After all, in Britain, ever citizen is required by Law to perform Jury Service periodically. Is it not then only sensible that a similar responsibility should require them to engage in patrolling and protecting their communities on a rota basis, to prevent the crimes that end up in the Courts, in the first place. The Tories in the Parliamentary debate spoke at length about Responsibilities, so they should then have no objection to enshrining in law, such a responsibility of every able-bodied citizen from taking part in such activity.
Employers currently are obliged to pay the wages of their workers who serve on Jury Service. A law establishing such local Workers Defence Squads, should then also require employers to pay the wages of their workers when they are engaged in such duties, including for training to perform them.

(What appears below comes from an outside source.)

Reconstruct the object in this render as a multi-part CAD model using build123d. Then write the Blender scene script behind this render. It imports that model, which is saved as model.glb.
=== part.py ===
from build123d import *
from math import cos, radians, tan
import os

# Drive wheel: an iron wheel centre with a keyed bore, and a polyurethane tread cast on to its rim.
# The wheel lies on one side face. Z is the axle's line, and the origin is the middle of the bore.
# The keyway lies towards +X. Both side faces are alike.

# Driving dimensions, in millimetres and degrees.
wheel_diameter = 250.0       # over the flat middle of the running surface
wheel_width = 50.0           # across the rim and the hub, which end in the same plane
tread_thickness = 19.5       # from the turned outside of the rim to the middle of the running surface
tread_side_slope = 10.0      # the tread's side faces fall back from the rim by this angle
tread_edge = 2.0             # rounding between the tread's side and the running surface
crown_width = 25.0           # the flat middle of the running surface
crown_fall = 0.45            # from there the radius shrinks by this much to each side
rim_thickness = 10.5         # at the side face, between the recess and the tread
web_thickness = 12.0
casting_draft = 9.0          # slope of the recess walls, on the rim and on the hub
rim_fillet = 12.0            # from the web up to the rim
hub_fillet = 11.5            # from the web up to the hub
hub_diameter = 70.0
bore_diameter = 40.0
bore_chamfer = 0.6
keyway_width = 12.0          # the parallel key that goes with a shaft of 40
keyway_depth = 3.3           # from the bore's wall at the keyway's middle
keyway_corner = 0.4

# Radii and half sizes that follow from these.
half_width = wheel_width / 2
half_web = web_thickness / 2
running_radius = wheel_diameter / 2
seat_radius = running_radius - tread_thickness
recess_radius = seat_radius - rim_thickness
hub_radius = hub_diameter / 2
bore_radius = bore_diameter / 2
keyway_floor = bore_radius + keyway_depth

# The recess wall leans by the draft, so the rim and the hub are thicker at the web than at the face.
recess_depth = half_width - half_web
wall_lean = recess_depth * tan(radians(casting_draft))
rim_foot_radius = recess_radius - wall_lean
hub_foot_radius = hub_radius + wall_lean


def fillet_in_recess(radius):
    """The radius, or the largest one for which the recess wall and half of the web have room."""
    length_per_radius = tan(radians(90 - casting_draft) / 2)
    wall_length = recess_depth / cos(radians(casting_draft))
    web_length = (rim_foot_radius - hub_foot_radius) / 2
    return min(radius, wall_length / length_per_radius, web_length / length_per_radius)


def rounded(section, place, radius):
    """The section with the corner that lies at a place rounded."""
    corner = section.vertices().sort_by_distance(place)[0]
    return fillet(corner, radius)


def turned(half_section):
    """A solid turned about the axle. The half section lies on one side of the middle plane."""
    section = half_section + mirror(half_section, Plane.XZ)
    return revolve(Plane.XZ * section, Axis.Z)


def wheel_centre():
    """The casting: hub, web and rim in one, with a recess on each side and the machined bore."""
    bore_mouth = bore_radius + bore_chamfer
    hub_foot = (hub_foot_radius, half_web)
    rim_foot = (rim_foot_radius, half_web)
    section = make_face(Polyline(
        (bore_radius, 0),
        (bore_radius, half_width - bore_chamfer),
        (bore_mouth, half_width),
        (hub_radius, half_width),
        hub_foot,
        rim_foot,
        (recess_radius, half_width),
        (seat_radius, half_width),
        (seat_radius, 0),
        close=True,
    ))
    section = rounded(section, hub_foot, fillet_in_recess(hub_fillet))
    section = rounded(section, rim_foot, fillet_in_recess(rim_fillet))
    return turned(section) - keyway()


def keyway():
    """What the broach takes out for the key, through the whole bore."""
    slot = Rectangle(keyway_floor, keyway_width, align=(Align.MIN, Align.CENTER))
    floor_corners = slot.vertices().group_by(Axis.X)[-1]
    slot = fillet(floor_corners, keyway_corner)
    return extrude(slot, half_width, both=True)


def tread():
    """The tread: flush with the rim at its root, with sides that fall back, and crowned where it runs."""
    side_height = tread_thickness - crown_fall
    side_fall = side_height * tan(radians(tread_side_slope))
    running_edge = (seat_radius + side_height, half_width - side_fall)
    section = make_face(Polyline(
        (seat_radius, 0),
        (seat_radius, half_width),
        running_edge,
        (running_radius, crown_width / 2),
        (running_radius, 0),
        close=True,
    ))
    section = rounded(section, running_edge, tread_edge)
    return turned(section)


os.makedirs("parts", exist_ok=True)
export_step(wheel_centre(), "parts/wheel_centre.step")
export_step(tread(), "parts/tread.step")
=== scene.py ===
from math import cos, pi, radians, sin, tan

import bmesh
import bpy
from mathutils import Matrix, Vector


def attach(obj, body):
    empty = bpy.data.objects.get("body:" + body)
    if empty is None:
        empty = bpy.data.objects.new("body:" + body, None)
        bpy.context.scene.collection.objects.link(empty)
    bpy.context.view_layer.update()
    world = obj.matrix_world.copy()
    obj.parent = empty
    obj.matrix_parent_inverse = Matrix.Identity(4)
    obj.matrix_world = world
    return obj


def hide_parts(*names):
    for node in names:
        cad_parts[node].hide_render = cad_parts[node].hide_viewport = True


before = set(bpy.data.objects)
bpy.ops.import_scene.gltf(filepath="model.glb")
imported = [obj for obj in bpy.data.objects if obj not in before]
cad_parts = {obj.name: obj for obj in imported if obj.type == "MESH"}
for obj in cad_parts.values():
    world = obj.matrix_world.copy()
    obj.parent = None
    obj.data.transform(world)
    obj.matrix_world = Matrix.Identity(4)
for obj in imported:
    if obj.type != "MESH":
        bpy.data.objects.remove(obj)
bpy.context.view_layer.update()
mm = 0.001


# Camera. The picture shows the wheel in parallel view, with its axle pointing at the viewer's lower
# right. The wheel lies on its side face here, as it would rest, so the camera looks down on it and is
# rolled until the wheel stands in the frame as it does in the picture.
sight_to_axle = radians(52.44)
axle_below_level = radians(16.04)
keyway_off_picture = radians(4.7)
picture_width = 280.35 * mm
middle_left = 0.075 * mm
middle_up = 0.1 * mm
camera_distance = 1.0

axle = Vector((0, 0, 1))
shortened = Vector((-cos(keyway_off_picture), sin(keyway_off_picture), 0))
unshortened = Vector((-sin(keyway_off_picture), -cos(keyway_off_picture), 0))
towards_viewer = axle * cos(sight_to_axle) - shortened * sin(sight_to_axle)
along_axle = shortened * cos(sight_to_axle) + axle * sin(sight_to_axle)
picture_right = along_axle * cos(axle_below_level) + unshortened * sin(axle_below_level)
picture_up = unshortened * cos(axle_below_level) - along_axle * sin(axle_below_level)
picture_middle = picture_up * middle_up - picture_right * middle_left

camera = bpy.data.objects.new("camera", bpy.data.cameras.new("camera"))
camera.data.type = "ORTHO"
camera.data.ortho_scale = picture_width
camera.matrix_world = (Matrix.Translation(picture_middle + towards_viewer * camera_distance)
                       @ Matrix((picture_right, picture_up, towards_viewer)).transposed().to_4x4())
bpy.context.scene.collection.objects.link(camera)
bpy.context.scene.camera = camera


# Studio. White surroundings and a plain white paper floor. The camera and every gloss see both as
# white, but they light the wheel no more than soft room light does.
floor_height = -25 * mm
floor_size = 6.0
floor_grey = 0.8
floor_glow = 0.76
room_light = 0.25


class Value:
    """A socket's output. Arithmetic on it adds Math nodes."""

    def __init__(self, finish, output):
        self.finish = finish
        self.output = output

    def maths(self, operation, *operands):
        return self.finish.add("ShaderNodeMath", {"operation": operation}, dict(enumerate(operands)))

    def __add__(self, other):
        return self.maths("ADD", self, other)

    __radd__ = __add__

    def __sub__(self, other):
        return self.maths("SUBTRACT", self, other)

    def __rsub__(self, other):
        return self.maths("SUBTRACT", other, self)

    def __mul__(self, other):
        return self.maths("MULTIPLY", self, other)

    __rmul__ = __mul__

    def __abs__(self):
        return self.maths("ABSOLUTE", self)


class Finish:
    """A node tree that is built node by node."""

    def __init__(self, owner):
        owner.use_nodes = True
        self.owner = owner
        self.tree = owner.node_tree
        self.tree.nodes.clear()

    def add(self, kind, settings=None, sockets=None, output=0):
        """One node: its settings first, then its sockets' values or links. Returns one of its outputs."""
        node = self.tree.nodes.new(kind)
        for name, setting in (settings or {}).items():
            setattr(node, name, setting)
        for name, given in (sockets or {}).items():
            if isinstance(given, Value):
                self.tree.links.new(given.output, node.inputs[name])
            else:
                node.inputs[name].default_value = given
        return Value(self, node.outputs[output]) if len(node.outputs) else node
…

In the meantime, the Labour Movement should learn the lessons of the riots, and of the Defence Squads that were set up. Local Trades Councils, and TRA's, as well as local Labour Parties should begin to establish such Squads throughout the country, and begin to link them together in an organised and democratic structure. Within communities, TRA's and other such organisations need to be broadened out to provide, real, direct democratic control over the community, based on active involvement, as opposed to the sham of bourgeois democracy that only requires them to vote every four or five years, for a Councillor. These local Neighbourhood Committees, can then act to exercise real day to day democratic control over the Defence Squads, ensuring that they are directed to meeting the needs of the community, addressing its concerns, and preventing the fascists, and other such groups from infiltrating, and dominating them for their own political purposes.

The riots have once again shown that workers cannot and should not rely on the bosses' State. We have to take back control of our lives, and exercise that control collectively through our own organisations and activity.